__SUPPLIED MATERIAL__:
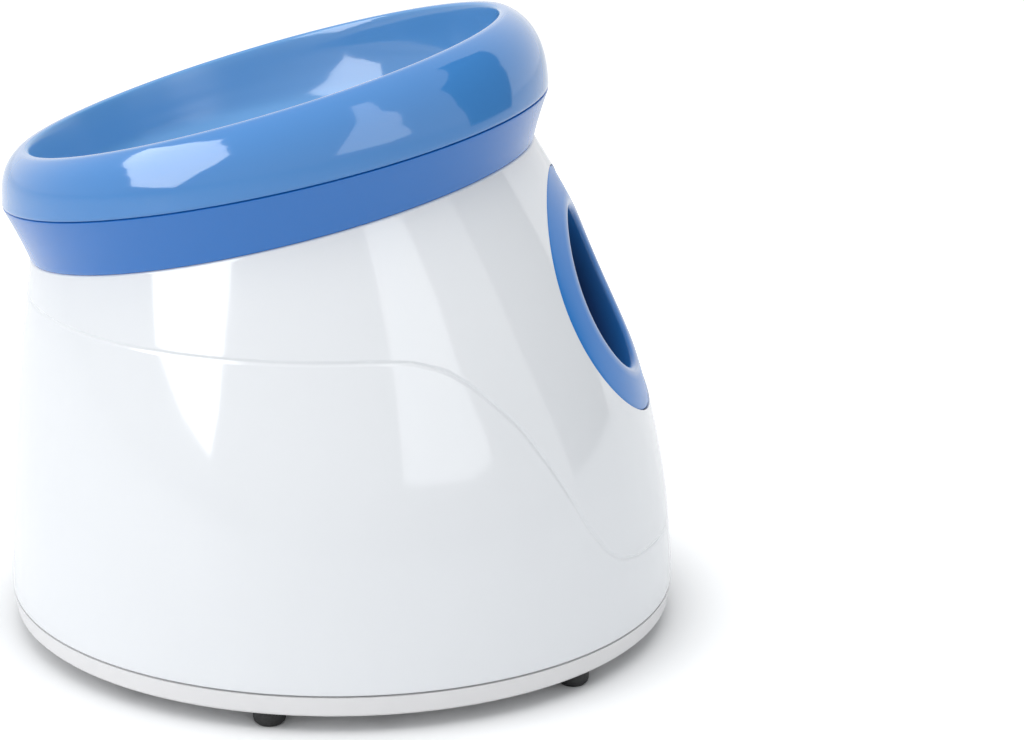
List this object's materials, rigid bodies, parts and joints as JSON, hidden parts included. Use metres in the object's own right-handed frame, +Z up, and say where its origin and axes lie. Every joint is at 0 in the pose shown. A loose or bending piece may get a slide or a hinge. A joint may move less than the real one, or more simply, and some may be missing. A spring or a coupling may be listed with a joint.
{
  "type": "automatic dog ball launcher",
  "caption": "Tabletop ball launcher: leaning white shell on a round base, tilted blue bowl feeding a throat, sloping port with a blue ring, and a wound hammer inside that throws the ball.",
  "frame": {"origin": "on the floor under the centre of the round base, at the bottom of the feet", "axes": "+Z up, +X the way the ball is thrown, +Y to the left of the throw"},
  "size_m": [0.2254, 0.2254, 0.2056],
  "materials": {
    "white_shell": "high gloss white",
    "white_tray": "satin white",
    "black_rubber": "soft matte",
    "blue_collar": "gloss blue",
    "blue_bowl": "high gloss blue",
    "blue_port": "gloss blue",
    "dark_chamber": "dark moulded plastic",
    "grey_frame": "grey moulded plastic",
    "steel": "plain steel",
    "screw_steel": "dark zinc",
    "arm_plastic": "moulded nylon",
    "gear_plastic": "natural acetal",
    "pinion_brass": "machined",
    "black_plastic": "black moulded plastic",
    "cell_wrap": "printed film over steel, left plain",
    "board_green": "solder mask",
    "button_blue": "gloss blue",
    "clear_pipe": "milky light pipe"
  },
  "bodies": {
    "case": {"outer_shell": "white_shell", "base_tray": "white_tray", "rubber_feet": "black_rubber", "hopper_collar": "blue_collar", "hopper_bowl": "blue_bowl", "port_bezel": "blue_port", "launch_chamber": "dark_chamber", "chassis_near": "grey_frame", "chassis_far": "grey_frame", "chassis_pillars": "steel", "hammer_spring": "steel", "stop_rod": "steel", "stop_bumper": "black_rubber", "gearbox_plate": "grey_frame", "gearbox_pillars": "steel", "motor_can": "steel", "motor_screws": "screw_steel", "gearbox_screws": "screw_steel", "chassis_screws": "screw_steel", "ball_switch": "black_plastic", "battery_box": "black_plastic", "battery_cells": "cell_wrap", "battery_contacts": "steel", "control_board": "board_green", "board_chips": "black_plastic", "button_switch": "black_plastic", "light_pipes": "clear_pipe", "dc_jack": "black_plastic", "speaker": "black_plastic", "collar_screws": "screw_steel", "tray_screws": "screw_steel", "board_screws": "screw_steel"},
    "hammer": {"hammer_arm": "arm_plastic", "hammer_pad": "black_rubber", "hammer_shaft": "steel", "hammer_gear": "gear_plastic"},
    "winding": {"winding_gear": "gear_plastic", "winding_wheel": "gear_plastic", "winding_shaft": "steel"},
    "reduction": {"reduction_gear": "gear_plastic", "reduction_shaft": "steel"},
    "rotor": {"motor_shaft": "steel", "motor_pinion": "pinion_brass"},
    "lever": {"switch_lever": "steel"},
    "button": {"power_button": "button_blue"},
    "door": {"battery_door": "white_tray", "door_screw": "screw_steel"}
  },
  "joints": [
    {"name": "hammer_swing", "type": "hinge", "parent": "case", "child": "hammer", "pos_m": [-0.06741, 0, 0.11025], "axis": [0, 1, 0], "range_deg": [0, 45], "stiffness_Nm_per_rad": 0.05, "springref_deg": -17.19},
    {"name": "winding_turn", "type": "hinge", "parent": "case", "child": "winding", "pos_m": [-0.04323, 0, 0.08143], "axis": [0, 1, 0], "range_deg": [-30.01, 0]},
    {"name": "reduction_turn", "type": "hinge", "parent": "case", "child": "reduction", "pos_m": [-0.01855, 0, 0.06415], "axis": [0, 1, 0], "range_deg": [0, 120.01]},
    {"name": "motor_turn", "type": "hinge", "parent": "case", "child": "rotor", "pos_m": [-0.0015, 0, 0.06716], "axis": [0, 1, 0], "range_deg": [-349.1, 0]},
    {"name": "lever_press", "type": "hinge", "parent": "case", "child": "lever", "pos_m": [-0.04307, 0, 0.113], "axis": [0, 1, 0], "range_deg": [0, 25], "stiffness_Nm_per_rad": 0.002, "springref_deg": -11.46},
    {"name": "button_press", "type": "slide", "parent": "case", "child": "button", "axis": [0.8655, -0.4946, -0.0795], "range_m": [0, 0.0012], "stiffness_N_per_m": 400, "springref_m": -0.001},
    {"name": "door_lift", "type": "slide", "parent": "case", "child": "door", "axis": [0, 0, -1], "range_m": [0, 0.02]}
  ],
  "couplings": [
    {"joint": "winding_turn", "follows": "hammer_swing", "ratio": -0.66667},
    {"joint": "reduction_turn", "follows": "hammer_swing", "ratio": 2.6667},
    {"joint": "motor_turn", "follows": "hammer_swing", "ratio": -7.7576}
  ]
}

__OBJECTIVE__:
Copy down the whole of the data above, matching it exactly.

__SOLUTION TO THE PROBLEM__:
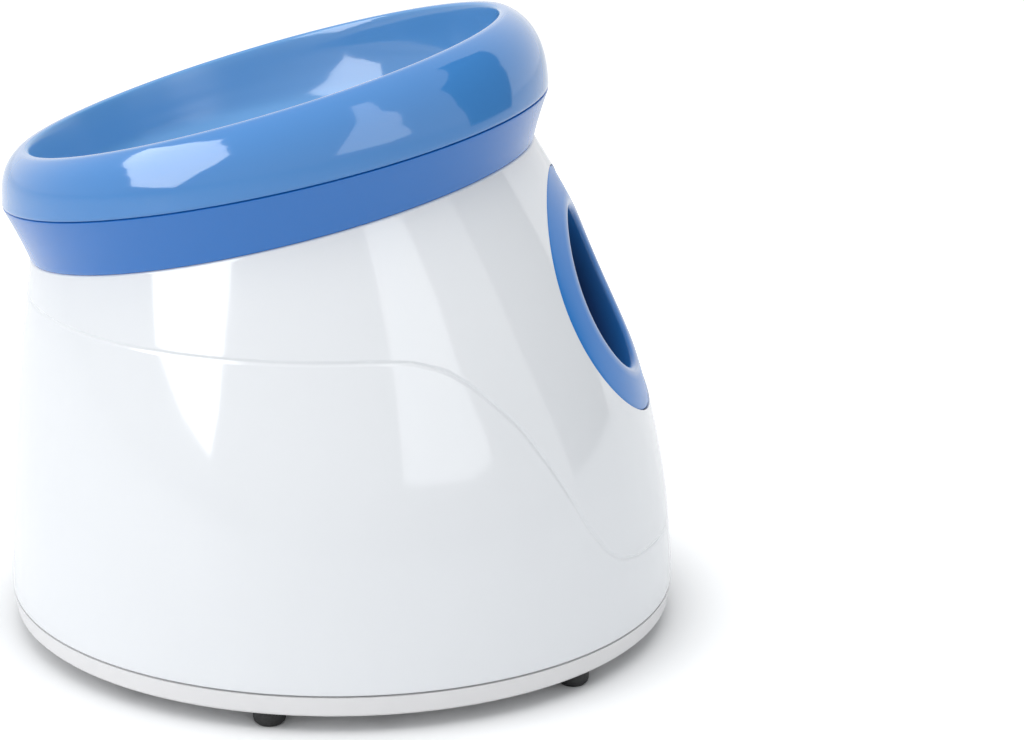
List this object's materials, rigid bodies, parts and joints as JSON, hidden parts included. Use metres in the object's own right-handed frame, +Z up, and say where its origin and axes lie. Every joint is at 0 in the pose shown. A loose or bending piece may get a slide or a hinge. A joint may move less than the real one, or more simply, and some may be missing. A spring or a coupling may be listed with a joint.
{
  "type": "automatic dog ball launcher",
  "caption": "Tabletop ball launcher: leaning white shell on a round base, tilted blue bowl feeding a throat, sloping port with a blue ring, and a wound hammer inside that throws the ball.",
  "frame": {"origin": "on the floor under the centre of the round base, at the bottom of the feet", "axes": "+Z up, +X the way the ball is thrown, +Y to the left of the throw"},
  "size_m": [0.2254, 0.2254, 0.2056],
  "materials": {
    "white_shell": "high gloss white",
    "white_tray": "satin white",
    "black_rubber": "soft matte",
    "blue_collar": "gloss blue",
    "blue_bowl": "high gloss blue",
    "blue_port": "gloss blue",
    "dark_chamber": "dark moulded plastic",
    "grey_frame": "grey moulded plastic",
    "steel": "plain steel",
    "screw_steel": "dark zinc",
    "arm_plastic": "moulded nylon",
    "gear_plastic": "natural acetal",
    "pinion_brass": "machined",
    "black_plastic": "black moulded plastic",
    "cell_wrap": "printed film over steel, left plain",
    "board_green": "solder mask",
    "button_blue": "gloss blue",
    "clear_pipe": "milky light pipe"
  },
  "bodies": {
    "case": {"outer_shell": "white_shell", "base_tray": "white_tray", "rubber_feet": "black_rubber", "hopper_collar": "blue_collar", "hopper_bowl": "blue_bowl", "port_bezel": "blue_port", "launch_chamber": "dark_chamber", "chassis_near": "grey_frame", "chassis_far": "grey_frame", "chassis_pillars": "steel", "hammer_spring": "steel", "stop_rod": "steel", "stop_bumper": "black_rubber", "gearbox_plate": "grey_frame", "gearbox_pillars": "steel", "motor_can": "steel", "motor_screws": "screw_steel", "gearbox_screws": "screw_steel", "chassis_screws": "screw_steel", "ball_switch": "black_plastic", "battery_box": "black_plastic", "battery_cells": "cell_wrap", "battery_contacts": "steel", "control_board": "board_green", "board_chips": "black_plastic", "button_switch": "black_plastic", "light_pipes": "clear_pipe", "dc_jack": "black_plastic", "speaker": "black_plastic", "collar_screws": "screw_steel", "tray_screws": "screw_steel", "board_screws": "screw_steel"},
    "hammer": {"hammer_arm": "arm_plastic", "hammer_pad": "black_rubber", "hammer_shaft": "steel", "hammer_gear": "gear_plastic"},
    "winding": {"winding_gear": "gear_plastic", "winding_wheel": "gear_plastic", "winding_shaft": "steel"},
    "reduction": {"reduction_gear": "gear_plastic", "reduction_shaft": "steel"},
    "rotor": {"motor_shaft": "steel", "motor_pinion": "pinion_brass"},
    "lever": {"switch_lever": "steel"},
    "button": {"power_button": "button_blue"},
    "door": {"battery_door": "white_tray", "door_screw": "screw_steel"}
  },
  "joints": [
    {"name": "hammer_swing", "type": "hinge", "parent": "case", "child": "hammer", "pos_m": [-0.06741, 0, 0.11025], "axis": [0, 1, 0], "range_deg": [0, 45], "stiffness_Nm_per_rad": 0.05, "springref_deg": -17.19},
    {"name": "winding_turn", "type": "hinge", "parent": "case", "child": "winding", "pos_m": [-0.04323, 0, 0.08143], "axis": [0, 1, 0], "range_deg": [-30.01, 0]},
    {"name": "reduction_turn", "type": "hinge", "parent": "case", "child": "reduction", "pos_m": [-0.01855, 0, 0.06415], "axis": [0, 1, 0], "range_deg": [0, 120.01]},
    {"name": "motor_turn", "type": "hinge", "parent": "case", "child": "rotor", "pos_m": [-0.0015, 0, 0.06716], "axis": [0, 1, 0], "range_deg": [-349.1, 0]},
    {"name": "lever_press", "type": "hinge", "parent": "case", "child": "lever", "pos_m": [-0.04307, 0, 0.113], "axis": [0, 1, 0], "range_deg": [0, 25], "stiffness_Nm_per_rad": 0.002, "springref_deg": -11.46},
    {"name": "button_press", "type": "slide", "parent": "case", "child": "button", "axis": [0.8655, -0.4946, -0.0795], "range_m": [0, 0.0012], "stiffness_N_per_m": 400, "springref_m": -0.001},
    {"name": "door_lift", "type": "slide", "parent": "case", "child": "door", "axis": [0, 0, -1], "range_m": [0, 0.02]}
  ],
  "couplings": [
    {"joint": "winding_turn", "follows": "hammer_swing", "ratio": -0.66667},
    {"joint": "reduction_turn", "follows": "hammer_swing", "ratio": 2.6667},
    {"joint": "motor_turn", "follows": "hammer_swing", "ratio": -7.7576}
  ]
}